How to Identify Them
- Swing High: A candlestick with lower highs on both sides.
- Swing Low: A candlestick with higher lows on both sides.
These points are crucial for drawing accurate Fibonacci retracement levels.
Step-by-Step Guide to Drawing Fibonacci Retracement
Step 1: Identify High and Low Points
- Locate the highest (swing high) and lowest (swing low) points on the chart.
- Example: Bitcoin’s swing high at $31,000 and swing low at $19,500.
Step 2: Draw Retracement Levels
- Use Fibonacci ratios (23.6%, 38.2%, 50%, 61.8%) to plot horizontal lines between the high and low points.
- These lines act as potential support/resistance zones.
Step 3: Analyze Price Action
- Observe if prices bounce off these levels, confirming their validity.
- Combine with other indicators (e.g., RSI, moving averages) for stronger signals.
Combining Fibonacci Retracement with Other Indicators
Complementary Tools
- Trendlines: Validate retracement levels.
- Moving Averages: Confirm trend strength.
- RSI: Identify overbought/oversold conditions.
Example: Bitcoin Analysis
- A bullish trend confirmed by a bounce at the 38.2% level and an inverted hammer candlestick.
- A bearish trend signaled by resistance at the 61.8% level and a spinning top pattern.
Tips for Effective Fibonacci Retracement Trading
- Clear Trends: Use Fibonacci on well-defined trends.

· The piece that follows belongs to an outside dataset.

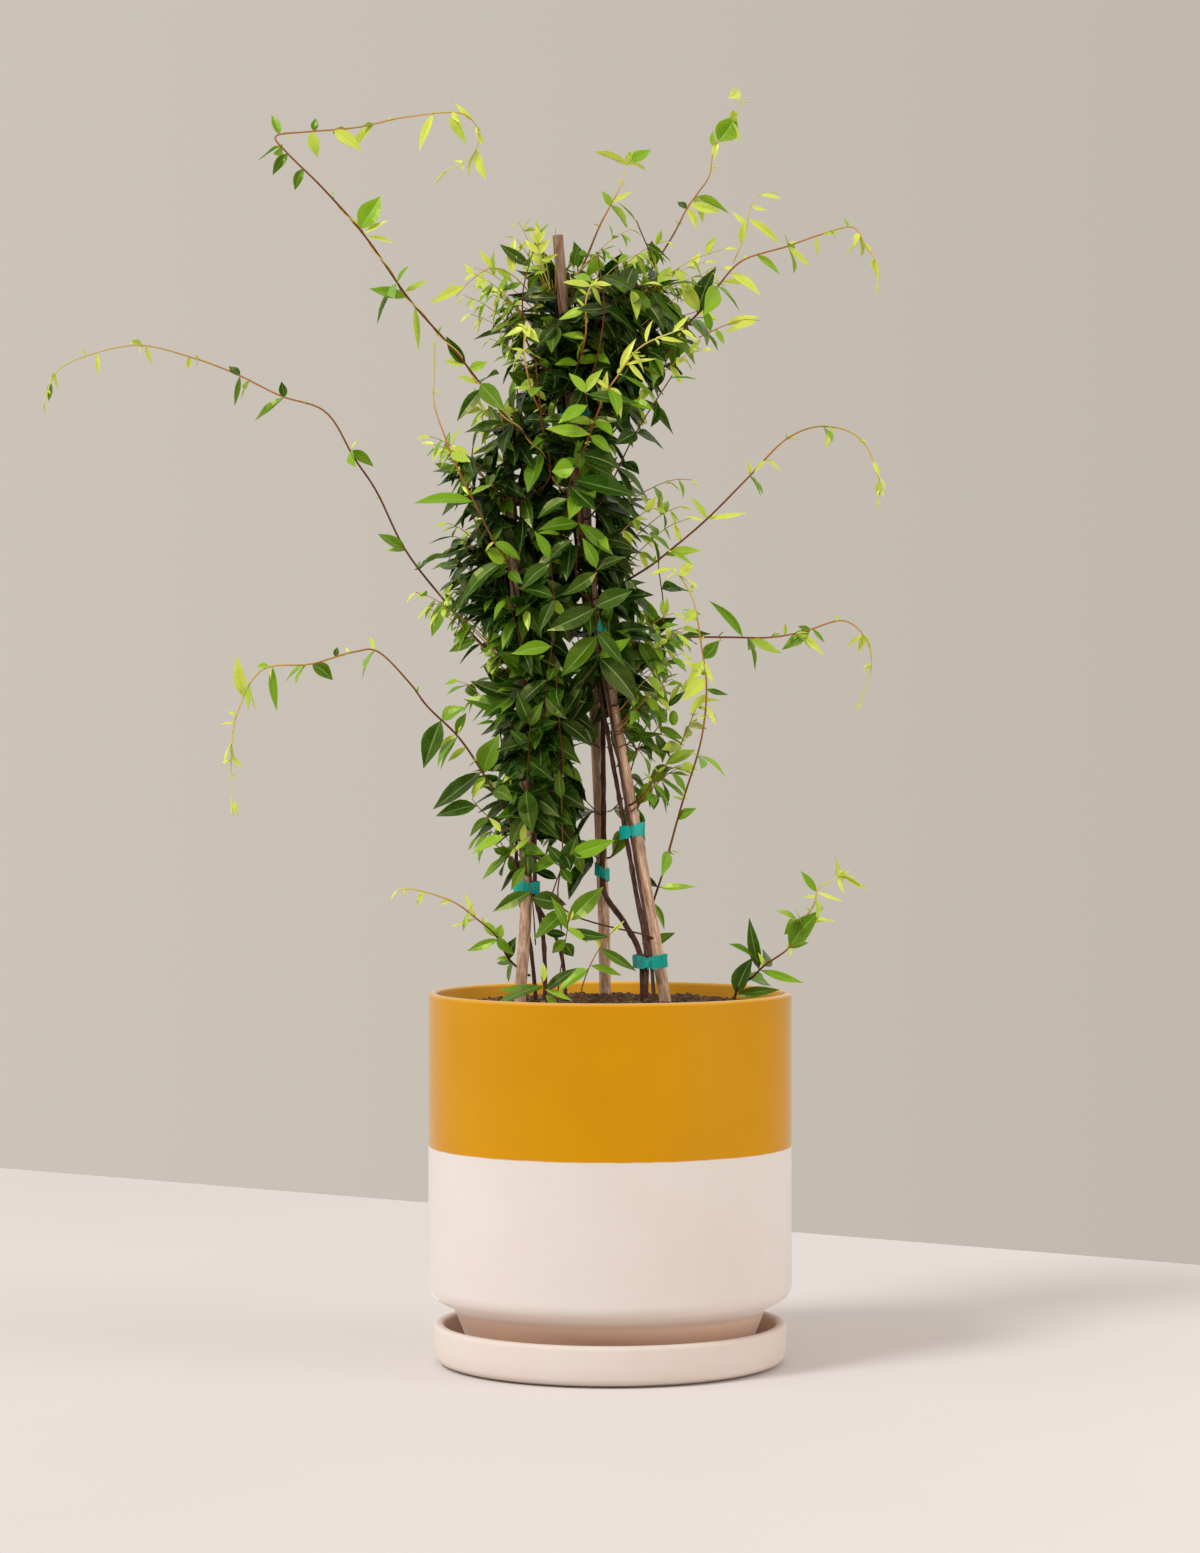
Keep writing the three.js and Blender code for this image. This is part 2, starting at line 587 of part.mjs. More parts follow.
const TWIG_TURNS = [0, 18, -18, 36, -36, 54, -54, 72, -72, 100, -100];
for (let i = 0; i < SPRAYS; i++) {
  const name = "spray_" + String(i + 1).padStart(2, "0");
  const z = clearOfTies(mix(...SPRAY_HEIGHTS, Math.pow((i + 0.5) / SPRAYS, 0.75)));
  for (const turn of TWIG_TURNS) {
    const course = grownTwig(z, degrees(i * GOLDEN_ANGLE + FIRST_ANGLE + turn));
    const isWood = (owner) => owner in trunks || owner in stakes;
    if (!isClear(along(course, 0.3), 1.5) || !isClear(along(course), 1.5, isWood)) continue;
    const pairs = z < LOW_SPRAY_Z ? LOW_SPRAY_PAIRS : SPRAY_PAIRS;
    const leaf = [SPRAY_LEAF, SPRAY_LEAF * 0.72];
    const radiusAt = (t) => mix(...SPRAY_RADIUS, t);
    stems[name] = { course, places: evenly(4), radiusAt, sides: STEM_SIDES, pairs, leaf };
    place(along(course), TWIG_ROOM, name);
    break;
  }
}

// Pot, saucer and soil

function pot() {
  const inside = POT_RADIUS - POT_WALL;
  const floor = SAUCER_FLOOR + POT_FLOOR;
  return turned([
    [DRAIN_RADIUS, SAUCER_FLOOR], [FOOT_BASE_RADIUS, SAUCER_FLOOR], [FOOT_RADIUS, FOOT_Z],
    [POT_RADIUS - 4, SHOULDER_Z - 6.5], [POT_RADIUS, SHOULDER_Z], [POT_RADIUS, RIM_Z - 3],
    [POT_RADIUS - 1.8, RIM_Z], [inside + 1.8, RIM_Z], [inside, RIM_Z - 3], [inside, SHOULDER_Z + 8],
    [FOOT_RADIUS - 7, FOOT_Z + 7], [FOOT_BASE_RADIUS - 3, floor], [DRAIN_RADIUS, floor],
    [DRAIN_RADIUS, SAUCER_FLOOR],
  ], ROUND_SIDES);
}

function saucer() {
  const [r, h] = [SAUCER_RADIUS, SAUCER_HEIGHT];
  return turned([
    [0, 0], [r - 13, 0], [r - 3, 4], [r, 13], [r, h - 6], [r - 2.5, h - 1], [r - 6, h], [r - 9, h - 5],
    [r - 12, SAUCER_FLOOR + 5], [r - 20, SAUCER_FLOOR], [0, SAUCER_FLOOR],
  ], ROUND_SIDES);
}

// The part of a stem that stands in the soil, up to its first ring above the rim.
function belowRim(stem) {
  const last = stem.places.findIndex((t) => stem.course.getPoint(t).z > RIM_Z);
  return { ...stem, places: stem.places.slice(0, last + 1) };
}

function soil() {
  const edge = POT_RADIUS - POT_WALL - SEAT_GAP;
  const floor = SAUCER_FLOOR + POT_FLOOR;
  const top = (r) => [r, mix(SOIL_EDGE_Z + SOIL_MOUND, SOIL_EDGE_Z, (r / edge) ** 2)];
  const profile = [[0, floor], [FOOT_BASE_RADIUS - 3.5, floor], [FOOT_RADIUS - 7.5, FOOT_Z + 7.5],
    [edge, SHOULDER_Z + 8.5], [edge, SOIL_EDGE_Z], top(108), top(72), top(36), [0, SOIL_EDGE_Z + SOIL_MOUND]];
  const points = profile.map(([r, z]) => new THREE.Vector2(r, z));
  const geometry = new THREE.LatheGeometry(points, ROUND_SIDES / 2).rotateX(Math.PI / 2);
  const position = geometry.attributes.position;
  for (let i = 0; i < position.count; i++) {
    const [x, y, z] = [position.getX(i), position.getY(i), position.getZ(i)];
    const unevenness = 1.6 * Math.sin(x * 0.11 + 1) * Math.cos(y * 0.13);
    if (z > SOIL_EDGE_Z) position.setZ(i, z + unevenness);
  }
  const standing = [...Object.values(stakes), ...Object.values(trunks), ...Object.values(stems)]
    .filter(({ course }) => course.getPoint(0).z < SOIL_EDGE_Z);
  return standing.reduce((block, stem) => block.subtract(tube(belowRim(stem), SEAT_GAP)), solidOf(geometry));
}

// The whole plant in its pot

const plant = new THREE.Group();
const finished = [];
const NO_VOLUME = 1e-4;

function add(name, solid, material) {
  const mesh = new THREE.Mesh(geometryOf(solid), material);
  mesh.name = name;
  plant.add(mesh);
  finished.push({ solid, box: new THREE.Box3().setFromObject(mesh) });
}

const crossing = (one, other) => one.intersect(other).volume();

// True if a small solid crosses nothing that is finished already.
function crossesNothing(solid) {
  const { min, max } = solid.boundingBox();
  const box = new THREE.Box3(vector(min), vector(max)).expandByScalar(0.2);
  return finished.every((other) => !box.intersectsBox(other.box) || crossing(other.solid, solid) < NO_VOLUME);
}

add("saucer", saucer(), CERAMIC);
add("pot", pot(), GLAZE);
add("soil", soil(), SOIL);
for (const [name, stake] of Object.entries(stakes)) add(name, tube(stake), BAMBOO);
for (const [name, trunk] of Object.entries(trunks)) add(name, tube(trunk), BARK);
for (const [name, { z, holds }] of Object.entries(TIES)) add(name, tie(holds, z), TAPE);

const names = Object.keys(stems);
names.forEach((name, i) => {
  stems[name].leaves = grownLeaves(name, stems[name], FIRST_SEED + SEED_STEP * i);
});
const bare = names.map((name) => tube(stems[name]));
names.forEach((name, i) => {
  const others = bare.filter((_, j) => j > i);
  const leaves = stems[name].leaves.map(blade)
    .filter((leaf) => crossesNothing(leaf) && others.every((other) => crossing(other, leaf) < NO_VOLUME));
  const material = name.startsWith("spray") ? LEAF : YOUNG_LEAF;
  add(name, leaves.reduce((whole, leaf) => whole.add(leaf), bare[i]), material);
});

export default plant;
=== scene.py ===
"""Dresses the potted Carolina jasmine: fine pot, saucer, soil, canes, woody stems, ties and leaves."""
import functools
import math
from collections import namedtuple

import bmesh
import bpy
import numpy as np
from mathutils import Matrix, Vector, noise


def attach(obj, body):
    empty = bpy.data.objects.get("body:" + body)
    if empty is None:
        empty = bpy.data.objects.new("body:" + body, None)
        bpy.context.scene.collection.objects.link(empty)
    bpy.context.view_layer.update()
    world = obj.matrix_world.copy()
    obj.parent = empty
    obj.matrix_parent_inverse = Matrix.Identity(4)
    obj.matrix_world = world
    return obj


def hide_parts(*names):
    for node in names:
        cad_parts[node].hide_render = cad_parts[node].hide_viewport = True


bl_info = {
    "name": "Potted Carolina Jasmine",
    "version": (1, 0, 0),
    "blender": (4, 5, 0),
    "location": "View3D > Sidebar > Jasmine",
    "description": "Models a young climber on three canes in a two-colour pot",
    "category": "Add Mesh",
}

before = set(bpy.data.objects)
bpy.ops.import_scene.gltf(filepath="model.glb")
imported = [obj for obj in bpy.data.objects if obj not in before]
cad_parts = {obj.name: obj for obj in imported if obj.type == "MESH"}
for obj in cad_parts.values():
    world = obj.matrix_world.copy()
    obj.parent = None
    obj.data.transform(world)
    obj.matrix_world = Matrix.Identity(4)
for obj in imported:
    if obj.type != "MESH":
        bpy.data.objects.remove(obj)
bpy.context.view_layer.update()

MM = 0.001
UP = np.array([0.0, 0.0, 1.0])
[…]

- Multiple Timeframes: Confirm levels across different timeframes.
- Stop-Loss Orders: Place stops below key retracement levels.
- Confluence: Seek agreement between Fibonacci levels and other indicators.
FAQs
What are the most important Fibonacci retracement levels?
The key levels are 23.6%, 38.2%, 50%, and 61.8%. The 61.8% level (golden ratio) is particularly significant.
How do I confirm Fibonacci retracement levels?
Use additional indicators like RSI, moving averages, or candlestick patterns to validate retracement levels.
Can Fibonacci retracement be used for all timeframes?
Yes, but it’s most effective on higher timeframes (e.g., daily or weekly charts) where trends are clearer.
What is the best way to combine Fibonacci with other tools?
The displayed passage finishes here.